# 2-22 Storm Pics New England



## BigDave12768 (Nov 17, 2006)

Should get a call soon looks like it starting to cover. Gonna go warm up truck


----------



## ColliganLands (Sep 4, 2008)

thats some serious snow bigdave why are you still home?
its pouring here as well dont know about the supposed chage over they keep calling for


----------



## CityGuy (Dec 19, 2008)

Wow that looks like 1-2 in per hour.


----------



## ADMSWELDING (Dec 26, 2005)

Snowing here in stoneham now pretty steady too.

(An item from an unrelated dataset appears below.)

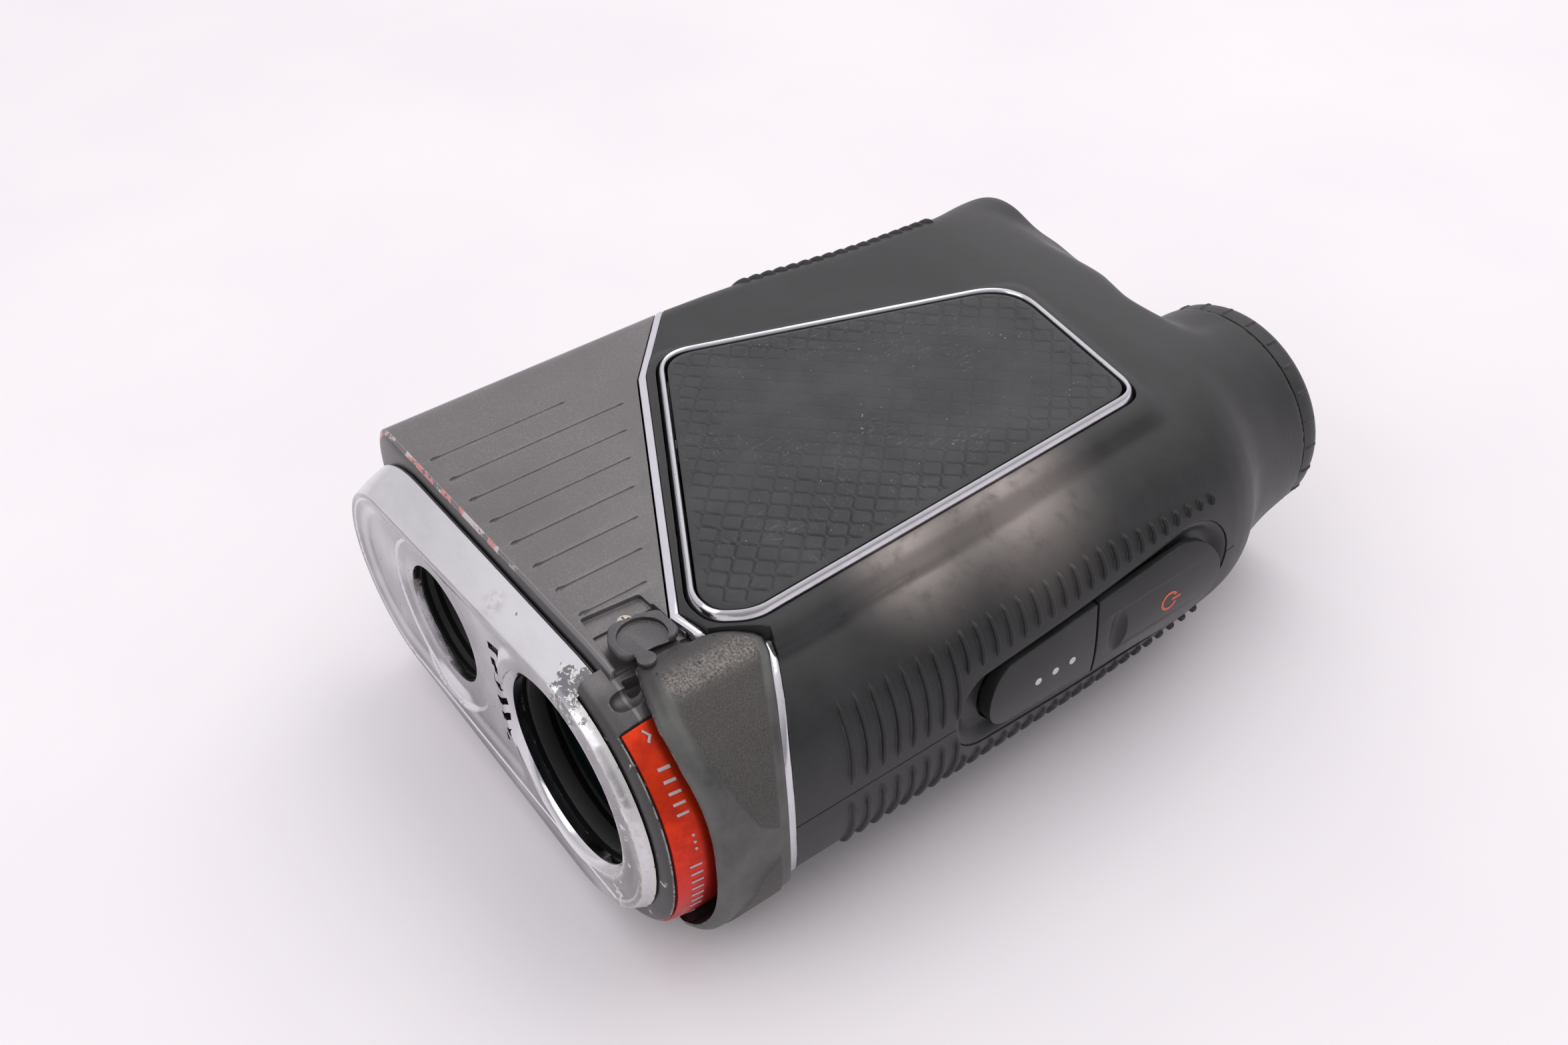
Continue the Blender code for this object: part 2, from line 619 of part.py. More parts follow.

May go put the plow on the pu.


----------



## rawdog (Feb 20, 2007)

whata live in a lighthouse or something thats a nice view


----------



## ColliganLands (Sep 4, 2008)

still looks like that here. got maybe 30 minutes of "snow" all day


----------



## BigDave12768 (Nov 17, 2006)

rawdog;759133 said:


> whata live in a lighthouse or something thats a nice view


LOL no just a high rise along the water



ColliganLands;759136 said:


> still looks like that here. got maybe 30 minutes of "snow" all day


Thats 30 minutes more than we saw. But look on the Upside its going to be 50 and raining on friday. Then 33 on Saturday


----------



## tuna (Nov 2, 2002)

We paved that Marina last year,nice place.


----------



## BigDave12768 (Nov 17, 2006)

Thats Tern Harbor. All the land around here was contamidated. Conco dug entire place up to fix it


----------